In ogni caso aveva sempre il suo rifugio, la sua vecchia credenza, nobile decaduta, ma ancora fiera e imponente con i suoi intarsi vezzosi. Qui dentro, dentro i cassetti e la vetrata infranta, nascondeva i suoi cimeli: lo scheletro di un topo che gli aveva dato filo da torcere, qualche posata, un paio di bicchieri scheggiati e sporchi, una moneta da un centesimo, un tappo di sughero, una vecchia pipa rotta, una cavalletta mummificata, un gomitolo di lana e un paio di biglie colorate.
Non possedeva altro.
Ma la vecchia casa aveva in serbo per lui una sorpresa.
Una sera, un sabato sera, lui, il vecchio gatto arancione, era intento a osservare il via vai di gente dalla sua finestra.

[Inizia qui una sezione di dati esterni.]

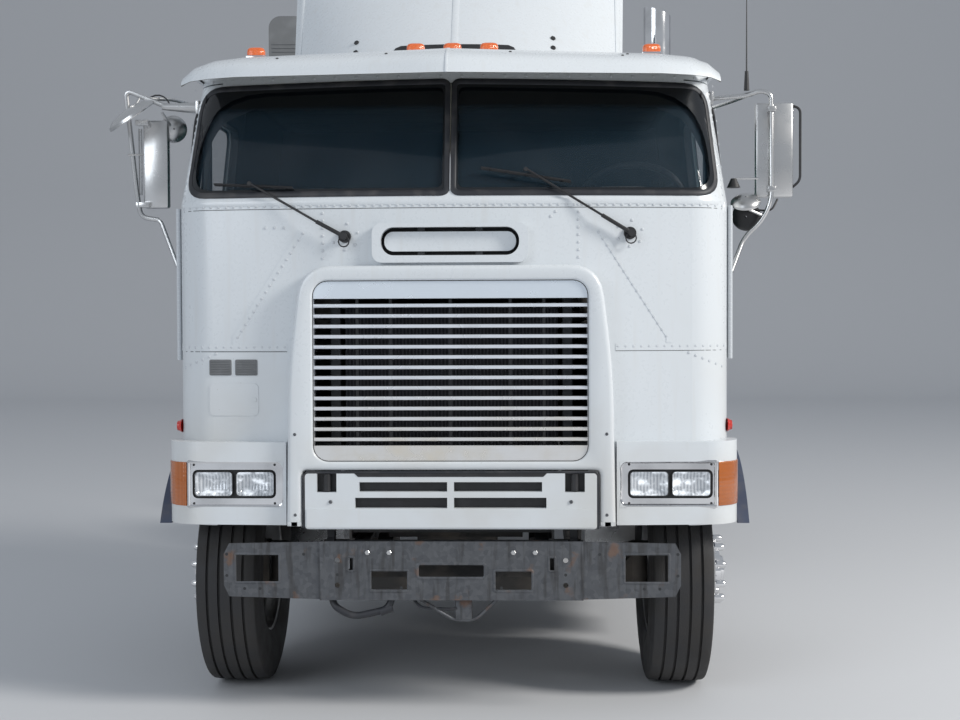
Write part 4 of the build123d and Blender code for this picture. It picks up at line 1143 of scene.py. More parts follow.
def mirrors():
    """Each door's arms, main mirror and round mirrors; the left door's set carries the whip antenna."""
    metals = [STAINLESS, SILVER, BLACK_TRIM]
    y = MIRROR_Y
    bm = bmesh.new()
    mirror_head(bm, (1.332, FRONT + 0.44, 2.207), (1.498, FRONT + 0.49, 2.623))
    post = [on_side(FRONT + 0.46, 2.645)[0], (1.29, y, 2.652), (1.35, y - 0.015, 2.672),
            (1.394, y - 0.02, 2.655),
            (1.397, y - 0.02, 2.19), (1.355, y - 0.01, 2.10), (1.28, y, 2.03), (1.214, FRONT + 0.37, 1.875)]
    bent(bm, post, 0.045, 0.0105, 12)
    bent(bm, [on_side(FRONT + 0.62, 2.62)[0], (1.24, y + 0.08, 2.64), (1.30, y, 2.655)], 0.04, 0.009)
    loop = [(1.485, y + 0.035, 2.615), (1.531, y + 0.03, 2.60), (1.531, y + 0.03, 2.28),
            (1.488, y + 0.035, 2.245)]
    bent(bm, loop, 0.035, 0.006, finish=2)
    stay = [(1.43, y + 0.02, 2.20), (1.40, y, 2.145), (1.34, y, 2.15), (1.27, y, 2.155)]
    bent(bm, stay, 0.03, 0.0045, 8, finish=2)
    for z in (2.24, 2.59):
        block(bm, (1.380, y - 0.034, z - 0.012), (1.414, y + 0.018, z + 0.012), 0.003)
    block(bm, (1.180, FRONT + 0.345, 1.84), (1.218, FRONT + 0.395, 1.89), 0.004)
    mirror_feet(bm, 1, ((0.46, 2.645), (0.62, 2.655)), 0.03)
    round_mirror(bm, (1.282, y - 0.03, 2.18), (0.1, 0.5, -0.8), 0.066)
    round_mirror(bm, (1.296, y + 0.04, 2.125), (0.25, 1, 0.1), 0.064, finish=2)
    bar(bm, (1.30, y - 0.02, 2.15), (1.36, y - 0.01, 2.125), 0.006, 8)
    bar(bm, (1.235, y + 0.01, 2.25), (1.235, y + 0.01, 2.29), 0.03, 20, 0.012, finish=2)
    bar(bm, (1.235, y + 0.01, 2.29), (1.345, y + 0.01, 2.29), 0.005, 8)
    bar(bm, (1.29, y, 2.675), (1.29, y, 2.76), 0.012, 14, 0.008, finish=2)
    bar(bm, (1.29, y, 2.76), (1.29, y, 3.118), 0.0035, 8, 0.0018, finish=2)
    piece("mirror_set_left", bm, metals, "door_left", replaces=("mirrors_left",))
    bm = bmesh.new()
    mirror_head(bm, (-1.391, FRONT + 0.44, 2.175), (-1.278, FRONT + 0.49, 2.568))
    loop = [(-1.28, y, 2.625), (-1.462, y, 2.70), (-1.452, y, 2.60), (-1.418, y, 2.26), (-1.40, y, 2.135),
            (-1.32, y, 2.122)]
    bent(bm, loop, 0.035, 0.011)
    tube(bm, [(-1.404, y + 0.02, 2.53), (-1.404, y + 0.02, 2.235)], 0.0085, 10)
    tube(bm, [(-1.45, y - 0.02, 2.41), (-1.38, y + 0.02, 2.415)], 0.004, 6)
    hoop = [(-1.325 + 0.055 * cos(a), y + 0.02, 2.625 + 0.055 * sin(a))
            for a in map(radians, range(0, 181, 20))]
    tube(bm, hoop, 0.0035, 6, finish=2)
    bar(bm, on_side(FRONT + 0.45, 2.62, -1)[0], (-1.30, y, 2.625), 0.026, 16, 0.014)
    bent(bm, [on_side(FRONT + 0.66, 2.64, -1)[0], (-1.27, y + 0.08, 2.67), (-1.36, y, 2.66)], 0.04, 0.0085)
    bent(bm, [(-1.36, y, 2.128), (-1.313, y, 2.121), (-1.214, FRONT + 0.37, 1.89)], 0.05, 0.0095)
    block(bm, (-1.218, FRONT + 0.345, 1.855), (-1.180, FRONT + 0.395, 1.905), 0.004)
    mirror_feet(bm, -1, ((0.45, 2.62), (0.66, 2.64)), 0.035)
    round_mirror(bm, (-1.42, y - 0.05, 2.575), (0.52, 0.28, -0.8), 0.118, 0.04)
    round_mirror(bm, (-1.268, y + 0.07, 2.535), (-0.35, 1, 0.1), 0.062)
    bar(bm, (-1.42, y - 0.05, 2.60), (-1.40, y, 2.665), 0.006, 8)
    bar(bm, (-1.268, y + 0.05, 2.535), (-1.30, y, 2.60), 0.006, 8)
    for z in (2.19, 2.555):
        block(bm, (-1.42, y - 0.010, z - 0.012), (-1.36, y + 0.024, z + 0.012), 0.003)
    piece("mirror_set_right", bm, metals, "door_right", replaces=("mirrors_right",))


# Reading places off the solids, each node's search tree kept once made

TREES = {}


def hit(node, origin, way):
    """Where a ray meets a node's solid: the point and the way out of it."""
    if node not in TREES:
        mesh, world = NODES[node].data, NODES[node].matrix_world
        faces = [tuple(f.vertices) for f in mesh.polygons]
        TREES[node] = BVHTree.FromPolygons([world @ v.co for v in mesh.vertices], faces)
    place, out, _, _ = TREES[node].ray_cast(Vector(origin), Vector(way).normalized())
    if place is None:
        raise ValueError(f"no surface of {node} there")
    return place, (out if out.dot(Vector(way)) < 0 else -out).normalized()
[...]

Pioveva e faceva freddo più del solito, eppure il traffico nel vicolo era notevole. Una lunga fila di uomini si muoveva a passo spedito sotto i loro cappelli a larga tesa, sospinti dalle folate di vento o forse solo dalla fretta. Mentre il gruppo svaniva dietro l’angolo con i lembi dei cappotti svolazzanti, seguirono alcune donne con le teste avvolte in pesanti sciarpe e i passi rumorosi che nonostante tutto non coprivano la scia del loro chiacchiericcio appena sfumato dal vento. Qualcuna di loro aveva l’ombrello, ma questi baluardi contro la furia delle acque erano pressoché inutili, se non controproducenti, a causa del vento che li girava a destra e sinistra e li piegava a proprio piacere. L’ultima donna della fila, subito dietro l’ultimo ombrello contorto, una vecchietta minuta, scivolò sull’asfalto umido per la pioggia. Cadde rovinosamente a terra con la lunga gonna rivoltata sul viso e con le gambette grassocce per aria.
Il gatto osservò divertito la scena con il naso schiacciato sul vetro sporco. Non aveva mai visto una femmina di umano con la gonna sollevata e soprattutto con un mutandone rosa come quello.
Per una attimo pensò al consorte di quella donna e ritenne di non essere poi così sfortunato ad appartenere a un’altra specie.
Avrebbe voluto un goccetto di liquore per festeggiare, ma non ne aveva.
Desiderava con tutte le forze anche un solo tiro di sigaretta, ma non ne aveva.
E con un sospiro se ne fece una ragione.
Intanto le altre donne stavano tirando su la vecchietta che si lamentava con una vocina delicata e leggera come un martello pneumatico. Mentre la rimettevano in sesto si avvicinò a lei anche un cane di piccola taglia, le annusò le zampe e poi levò lo sguardo in alto verso la finestra.
Al gatto si raggelò il sangue nelle vene. Avvertì quegli occhi furbi e malefici su di sé. Dentro di sé.
Nonostante il buio e la distanza quel piccolo cane era riuscito a vederlo, aveva violato il suo nascondiglio segreto, la sua privacy.
E non gli toglieva gli occhi di dosso. Anche quando sollevò una zampa e innaffiò di urina le gambette grassocce della vecchietta.
Il gatto si ritrasse dalla visuale di quella bestia malintenzionata con un paio di passi indietro, ma quando era ben distante dalla finestra e stava iniziando a rilassare i muscoli tesi e il cuore palpitante, una parte del soffitto, proprio sopra la sua testa, cedette e lo seppellì di calcinacci.
Lui ebbe solo il tempo i pensare a quanti anni avesse resistito quel maledetto soffitto prima di crollare, alla pioggia, al mutandone rosa e a quel figlio di una cagna puttana laggiù. Poi, l’ultima pietra sulla testa mise fine ai suoi pensieri.
Quella vecchia casa gli aveva fatto proprio una sorpresa di merda."
Questo racconto fa parte del volume "Zuppa di Mitocondri":
Il titolo "This Old House" è liberamente ispirato dalla canzone omonima dei grandiosi Madrugada, contenuta nell'album "Industrial Silence" del 1999. Anche se (apparentemente) il testo della canzone non ha molto a che spartire con questa storia, le due cose sono legate in maniera indissolubile...mi dispiace per i Madrugada ma, se non altro, questa splendida canzone - della quale trovate un video qui sotto - può alleviare gli spasmi intestinali di chi si è dovuto sorbire quest'ennesima trash novel.
Il racconto costituiva la "bonus track" del libro e sinora non era mai apparso sul web (qualcuno, forse non a torto, sostiene che doveva continuare a recitare la parte del fantasma), ma una volta uscito il libro non aveva senso tenerlo rinchiuso nel cassetto o lasciarlo solo ai pochi...ehm..."fortunati" che hanno acquistato o si sono scaricati "Zuppa di Mitocondri". O no?
Boh, non saprei. In ogni caso si può anche saltare a piè pari: probabilmente c'è molto di meglio da leggere gratis in giro per il mondo...la mano, per esempio.